The Book of Swords
- Editor: Gardner Dozois
- Author: Various
- Language: English
- Genre: Fantasy
- Publisher: Bantam Spectra
- Publication date: October 10, 2017
- Publication place: United States
- Media type: Print (Hardcover)
- Pages: 544
- ISBN: 0399593764

= The Book of Swords =

Anthology of fantasy stories by Gardner Dozois,

The Book of Swords is an anthology of fantasy stories collected by American author and anthologist Gardner Dozois, released in print on October 10, 2017, and in audiobook on October 19, 2017.

==Background==
George R. R. Martin clarified in January 2017 that unlike his previous anthology collaborations with Dozois, he was merely a contributor to The Book of Swords, which was edited by Dozois alone. Dozois notes in his introduction that this anthology is set to focus on the fantasy sub-genre of sword and sorcery, which he notes has often been mischaracterised as "epic fantasy", and collected these stories to reassert and exemplify the sword and sorcery genre in its own right.
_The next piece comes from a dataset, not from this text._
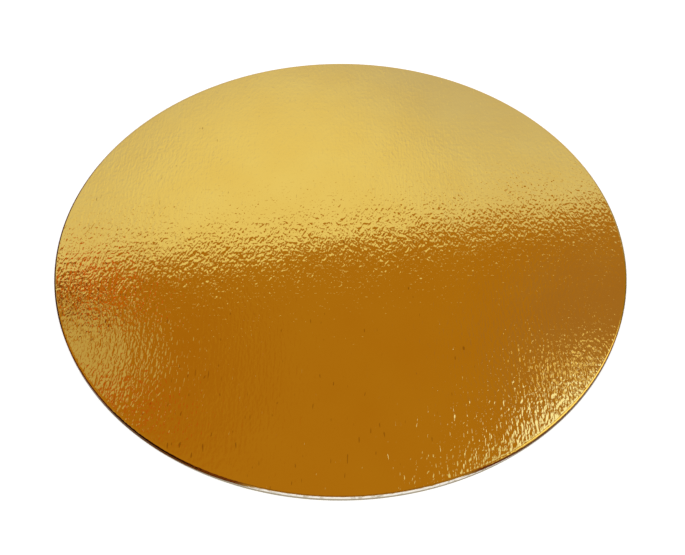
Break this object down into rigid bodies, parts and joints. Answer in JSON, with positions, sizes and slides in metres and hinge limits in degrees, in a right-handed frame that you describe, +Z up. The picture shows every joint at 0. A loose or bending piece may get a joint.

He notes that the anthology is intentionally a collection of the sub-genre's stable of "classic" writers, such as Holland, Nix, Hobb and Martin, along with a range of newcomers to the genre, such as Bear, Tidhar, Liu and Lynch.

==Contents==

| Title | Author | Narrator | Notes |
|---|---|---|---|
| Introduction | Gardner Dozois | Arthur Morey |  |
| "The Best Man Wins" | K.J. Parker | John Lee |  |
| "Her Father's Sword" | Robin Hobb | Katharine McEwan | A Realms of the Elderlings story |
| "The Hidden Girl" | Ken Liu | Kim Mai Guest |  |
| "The Sword of Destiny" | Matthew Hughes | Elliot Hill |  |
| ""I Am a Handsome Man," said Apollo Crow" | Kate Elliott | Steve West |  |
| "The Triumph of Virtue" | Walter Jon Williams | Elliot Hill |  |
| "The Mocking Tower" | Daniel Abraham | Richard Brewer |  |
| "Hrunting" | C. J. Cherryh | John Lee | Relating to the Norse mythological sword of the same name |
| "A Long, Cold Trail" | Garth Nix | Nicholas Guy Smith | Also published in the collection Sir Hereward and Mister Fitz: Stories of the Witch Knight and the Puppet Sorcerer by Garth Nix (2023) |
| "When I was a Highway Man" | Ellen Kushner | Kirby Heyborne |  |
| "The Smoke of Gold is Glory" | Scott Lynch | Ralph Lister |  |
| "The Colgrid Conundrum" | Rich Larson | Mark Deakins |  |
| "The King's Evil" | Elizabeth Bear | Julia Whelan |  |
| "Waterfalling" | Lavie Tidhar | Mark Deakins |  |
| "The Sword Tyraste" | Cecelia Holland | Steve West |  |
| "The Sons of the Dragon" | George R.R. Martin | Ralph Lister | A historical writing set in the world of A Song of Ice and Fire |

==Audiobook==
The audiobook version of The Book of Swords was released on October 19, 2017. Its narrators include Arthur Morey, Katharine McEwan, Kim Mai Guest, Elliot Hill, Steve West, Richard Brewer, Nicholas Guy Smith, Kirby Heyborne, Ralph Lister, Mark Deakins, and Julia Whelan. This collection totals 22 hours and 13 minutes, and was produced by Random House Audio for HarperCollins Publishers.